Here is the gold graph.
The dollar fell a bit this week (the mirror image of the rising price of gold). Now it is the dollar hostages who use gold as their preferred hostage-bargaining chip to feel a bit better. One ounce of this commodity now fetches 17 more of the kidnapper’s paper scrip than it did a week ago.
As the dollar fell, the cobasis fell (especially in farther-out contracts). The August cobasis is still above zero (i.e. temporary backwardation).

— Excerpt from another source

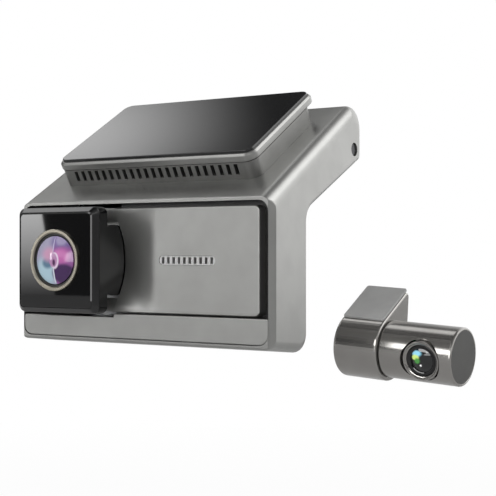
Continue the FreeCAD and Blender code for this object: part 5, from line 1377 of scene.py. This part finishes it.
# Each box: its power, then its sides. A side is a direction, with the cosines where light starts and is full.
SOFT_BOXES = (
    # a band high at the back left, for the gloss plate
    (2.3, (PLATE_WAY, -0.09, 0.09), (PLATE_ACROSS, -0.03, 0.01), (PLATE_ACROSS, 0.08, 0.045),
     (toward(55, 40), 0.9, 0.95)),
    # a broad box to the front left, for the panel
    (0.65, (toward(140, 4), 0.55, 0.97)),
    # a low band to the front left
    (1.1, (ABOVE, 0.045, 0.09), (ABOVE, 0.30, 0.16), (toward(157, 8), 0.90, 0.96)),
    # a box high to the front left, and one straight in front
    (2.8, (toward(151, 36), 0.955, 0.985)),
    (4.0, (toward(181, 0), 0.95, 0.985)),
    # two small boxes high on the left, for the slope
    (1.8, (toward(53.6, 61.7), 0.976, 0.993)),
    (2.2, (toward(84, 47), 0.978, 0.993)),
    # a broad box behind on the right for the flank, and one above it for the round edge over the flank
    (1.7, (toward(-29, 17), 0.45, 0.97)),
    (2.4, (toward(-52, 52), 0.93, 0.985)),
    # a dim broad box on the right
    (0.5, (toward(-110, 35), 0.55, 0.98)),
    # a black card to the front left
    (-0.6, (toward(139.5, -0.5), 0.9925, 0.9985)),
    # a strip with one sharp side to the front left, for the pod's glass
    (9.0, (GLASS_EDGE, 0.0, 0.0015), (GLASS_EDGE, 0.09, 0.05), (ABOVE, -0.055, 0.055), (ABOVE, 0.2, 0.1),
     (toward(138, 0), 0.6, 0.8)),
)

sky = Sky()
sky.add(ROOM)
for power, *sides in SOFT_BOXES:
    sky.add_box(power, *sides)
sky.finish()


FLOOR_Z = -140.0
FLOOR_HALF = 2500.0
FLOOR_NEAR, FLOOR_FAR = 0.05, 0.6       # metres from the frame's zero
WHITE_NEAR, WHITE_FAR = 0.88, 1.0       # share of plain white that the camera sees on the floor
# Each lamp: its name, where it stands, what it faces, its width, its height and its watts.
LAMPS = (
    ("Softbox_Front_Right", (330, -560, 300), (10, 30, 0), 300, 300, 0.4),
    ("Softbox_Right", (520, 160, 220), (10, 30, 0), 300, 300, 0.45),
    ("Strip_For_Barrel", (50, 45, -17), (75, 90, -33), 60, 15, 0.02),
)


def add_softbox(name, centre, target, wide, high, watts):
    """A flat lamp that faces a place on the object."""
    lamp = bpy.data.lights.new(name, "AREA")
    lamp.shape = "RECTANGLE"
    lamp.size, lamp.size_y = wide * MM, high * MM
    lamp.energy = watts
    piece = bpy.data.objects.new(name, lamp)
    bpy.context.scene.collection.objects.link(piece)
    piece.location = centre
    piece.rotation_euler = (target - centre).to_track_quat("-Z", "Y").to_euler()


def build_floor():
    """A wide pale floor with a faint grain. It keeps a soft shadow near the object and is white far away."""
    material, tree, main = new_material("pale_studio_floor", Roughness=0.9)
    place = add_node(tree, "ShaderNodeTexCoord")
    two_tone(tree, main, place, "c9c9c9", "cecece", 300.0)
    path = add_node(tree, "ShaderNodeLightPath")
    reach = add_node(tree, "ShaderNodeVectorMath", {"operation": "LENGTH"}, {0: place.outputs["Object"]})
    share = add_node(tree, "ShaderNodeMapRange", {},
                     {"Value": reach.outputs["Value"], "From Min": FLOOR_NEAR, "From Max": FLOOR_FAR,
                      "To Min": WHITE_NEAR, "To Max": WHITE_FAR})
    seen = add_node(tree, "ShaderNodeMath", {"operation": "MULTIPLY"}, {0: path.outputs["Is Camera Ray"],
                                                                       1: share.outputs["Result"]})
    glow = add_node(tree, "ShaderNodeEmission", {}, {"Color": (1, 1, 1, 1), "Strength": 1.0})
    mix = add_node(tree, "ShaderNodeMixShader", {}, {"Fac": seen.outputs["Value"], 1: main.outputs["BSDF"],
                                                     2: glow.outputs["Emission"]})
    tree.links.new(mix.outputs["Shader"], tree.nodes["Material Output"].inputs["Surface"])
    bm = bmesh.new()
    corners = [spot(x * FLOOR_HALF, y * FLOOR_HALF, FLOOR_Z) for x, y in ((-1, -1), (1, -1), (1, 1), (-1, 1))]
    bm.faces.new([bm.verts.new(corner) for corner in corners])
    mesh = bpy.data.meshes.new("Studio_Floor")
    bm.to_mesh(mesh)
    bm.free()
    floor = bpy.data.objects.new("Studio_Floor", mesh)
    mesh.materials.append(material)
    bpy.context.scene.collection.objects.link(floor)
    floor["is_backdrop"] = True


build_floor()
for name, stand, faces, wide, high, watts in LAMPS:
    add_softbox(name, spot(*stand), spot(*faces), wide, high, watts)
scene = bpy.context.scene
scene.view_settings.view_transform = "Standard"

# %% [markdown]
# Last, the box round everything shown now is worked out. It has to stay inside the box of the construction as
# it was loaded, or the looks would claim room that the construction doesn't have.

# %% Sizes
low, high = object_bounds()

Our calculated gold fundamental price is not much changed, still above the market price by a goodly margin ( chart here ).
Now let’s look at silver.
As the dollar has dropped (i.e. silver trades for more gang-scrip than last week), the cobasis has come down. But it’s still higher than gold’s cobasis, and this is the September contract, a month further from expiry than the August gold contract.
Our calculated silver fundamental is rising again, also a healthy margin above the market price.
We thought it would be worth addressing the question: “is there a shortage in silver?” Let’s do it with a device that’s famously worth 1,000 words. This picture shows the term structure of the silver futures market.
What we see is what Sherlock Holmes observed that people heard in the night in the story Silver Blaze. There are no interesting features. Other than the temporary backwardation in the September contract, we see a rising basis and falling cobasis as we look out to December 2018. The rising basis looks a lot like the yield curve in the dollar, though slightly lower (6-month LIBOR is 1.5%).
If a real shortage developed in silver, the above curve would look quite different. And we would be publishing pictures of it.